The good news for women: they live longer, so they will have longer to enjoy their retirement. The bad news: they live longer, and so their retirement will be much more expensive than for their male counterparts.
Women tend to outlive their husbands. Only one-third of women over sixty-five are married, and on average women will survive their husbands by fifteen years.
The combination of being on their own and living longer means that women need far more retirement income than do most men.
Unfortunately, women’s pension plans just don’t measure up. A study by the Older Women’s League says that women only receive 54% as much private pension income as do men, and they are falling further and further behind. There is a simple reason for this. The pension you receive depends on whether you stay on the job.
Today, more and more women are leaving the work force, because of layoffs, poor job prospects, or to spend more time with their families. On average, women are out of the work force for at least ten years, while men, on average, take just one year out of the work force.
Women often think that they can rely on their husbands’ pensions, but they are wrong. Let’s assume that a couple is living on the husband’s pension, and the woman dies. Though grief-stricken, the husband suffers no financial detriment, and goes on collecting his full pension. But let’s say the husband dies first, as is ordinarily the case.
His wife will probably get only 50% survivor benefits, which won’t come close to providing her the income she needs to carry on her life-style. No wonder 41% of older women are living close to the poverty line. Not surprisingly, most widows who are poor now were not poor before their husbands died.
Whether you are married or not, here are some of the things that you can do to build a secure retirement for yourself.

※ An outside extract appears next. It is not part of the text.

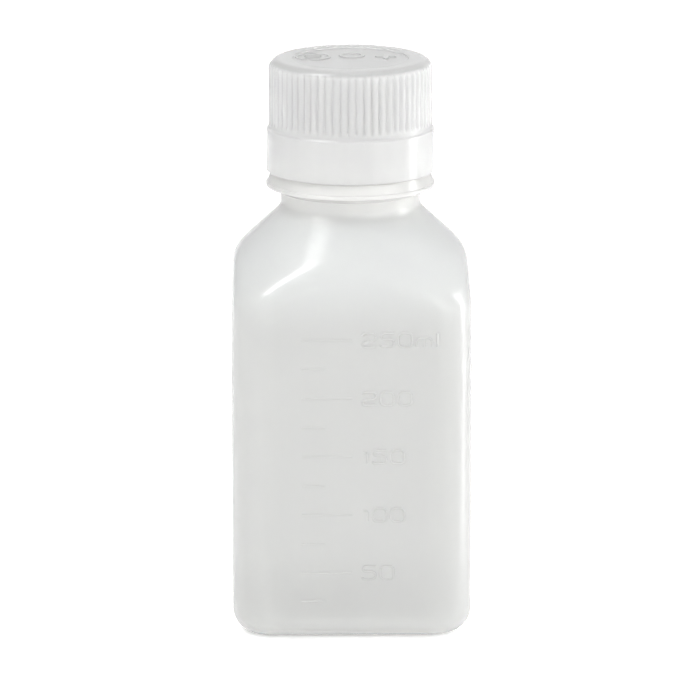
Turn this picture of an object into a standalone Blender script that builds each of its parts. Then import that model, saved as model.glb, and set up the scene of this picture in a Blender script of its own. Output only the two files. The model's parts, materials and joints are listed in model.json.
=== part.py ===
"""Square wide-neck laboratory bottle for 250 ml, with a ribbed screw cap and a loose sealing liner.

The bottle stands on the XY plane, its axis is Z and its graduated face looks towards -Y.
The cap is modelled screwed down: one turn of it lifts it by THREAD_PITCH along Z.
"""
import math

import bmesh
import bpy
from mathutils import Matrix

MM = 0.001

# ---- Clearances ------------------------------------------------------------
TOUCH_GAP = 0.3 * MM            # left between two pieces that rest on each other
THREAD_RADIAL_PLAY = 0.45 * MM  # from a thread's crest to the wall that it faces
LINER_SIDE_PLAY = 0.65 * MM     # from the liner's edge to the cap's wall
SKIRT_CLEARANCE = 0.9 * MM      # from the bead up to the lower edge of the closed cap

# ---- Body of the bottle ----------------------------------------------------
BODY_WIDTH = 61.0 * MM          # across the flats, where the sides are widest
WIDEST_SHARE = 0.61             # height of the widest place, as a part of SHOULDER_TOP
BODY_TAPER = 0.15 * MM          # how far each side has come in at the base
UPPER_TAPER = 1.3 * MM          # how far each side would have come in at SHOULDER_TOP
CORNER_RADIUS = 10.5 * MM
BASE_EDGE_RADIUS = 6.4 * MM
BODY_WALL = 1.35 * MM
BASE_RECESS_DEPTH = 0.9 * MM
STANDING_BAND = 5.5 * MM        # flat band that the bottle stands on, around the recess
SHOULDER_TOP = 107.0 * MM       # height at which the shoulder meets the neck
SHOULDER_ANGLE = math.radians(47.3)  # between the shoulder's cone and the axis
SHOULDER_BLEND = 4.0 * MM       # how softly the cone runs into the flat sides

# ---- Neck ------------------------------------------------------------------
NECK_RADIUS = 17.75 * MM
NECK_WALL = 1.6 * MM
NECK_FILLET = 1.2 * MM
NECK_STUB = 3.7 * MM            # plain neck between the shoulder and the bead
BEAD_HEIGHT = 4.5 * MM
BEAD_RIM_HEIGHT = 1.2 * MM
BEAD_RIM_ROUND = 0.4 * MM
BEAD_OVERHANG = 0.1 * MM        # how far the bead stands out past the cap's skirt
FINISH_HEIGHT = 26.2 * MM       # from the top of the bead to the sealing rim
RIM_ROUND = 0.45 * MM

# ---- Thread, shared by neck and cap ----------------------------------------
THREAD_PITCH = 4.233 * MM
THREAD_DEPTH = 1.1 * MM
THREAD_BASE_WIDTH = 1.9 * MM
THREAD_CREST_WIDTH = 0.8 * MM
THREAD_FADE_TURNS = 0.12        # each end runs into the wall over this part of a turn
THREAD_SINK = 0.35 * MM         # how deep the root of a ridge is joined to its wall
THREAD_STEPS_PER_TURN = 36
NECK_THREAD_START = 3.8 * MM    # above the top of the bead
NECK_THREAD_END = 6.5 * MM      # below the sealing rim
NECK_THREAD_ANGLE = math.radians(147.0)
CAP_THREAD_LEAD = 0.75          # turns by which the cap's thread starts above the neck's
CAP_THREAD_TURNS = 2.0

# ---- Graduations -----------------------------------------------------------
LONG_MARK_STEP = 50             # millilitres between two long marks
SHORT_MARK_STEP = 25
GRADUATION_ZERO = 2.7 * MM      # height at which the bottle starts to count
MARK_LEFT_END = -12.0 * MM
LONG_MARK_LENGTH = 13.4 * MM
SHORT_MARK_LENGTH = 6.0 * MM
MARK_LINE_WIDTH = 0.55 * MM
MARK_RELIEF = 0.3 * MM
MILLILITRE = 1.0e-6             # in cubic metres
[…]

Make retirement plans a priority when you consider a job
Consider sacrificing some current salary in return for a good retirement plan, and seek out employers who will match part or all of your savings in a contributory plan.
Work as long as you can at the highest salary you can
The longer you work, the more you can sock away for retirement. And the older you are when you retire, the fewer years of retirement you will have to fund.
Higher Social Security benefits are an extra bonus for those years of hard work. If you pay into Social Security for at least ten years (or if you qualify for Social Security under your husband’s work record), you won’t have to pay monthly premiums for Medicare hospital insurance when you retire.
Understand the effect on Social Security benefits of divorce and remarriage
If you divorce, you are entitled to Social Security payments equal to 50% of your ex-husband’s benefits, if you were married for at least ten years. You’ll lose that right if you remarry, though you’ll be entitled to collect payments based on your new husband’s benefits. A widow is entitled to her late husband’s benefits as long as she doesn’t remarry before age 60.
Put money away for retirement on a regular basis
Just $10 to $20 a week can add up, especially if you start young. For example, $20 a week invested in growth mutual funds from age 40 to age 65 will build to a nest egg of $92,000. Start at age 25, and it will grow to nearly $370,000.
Learn about your finances
Don’t just sign tax returns, be sure you understand them. Get assistance from your tax preparer if you need explanations.
Identify your financial assets and debts, and begin to save for your future by paying down debt and budgeting.
If you are married, be sure that you and your husband each understand what you own and what you owe, and use insurance to plan for the possibility of death or disability.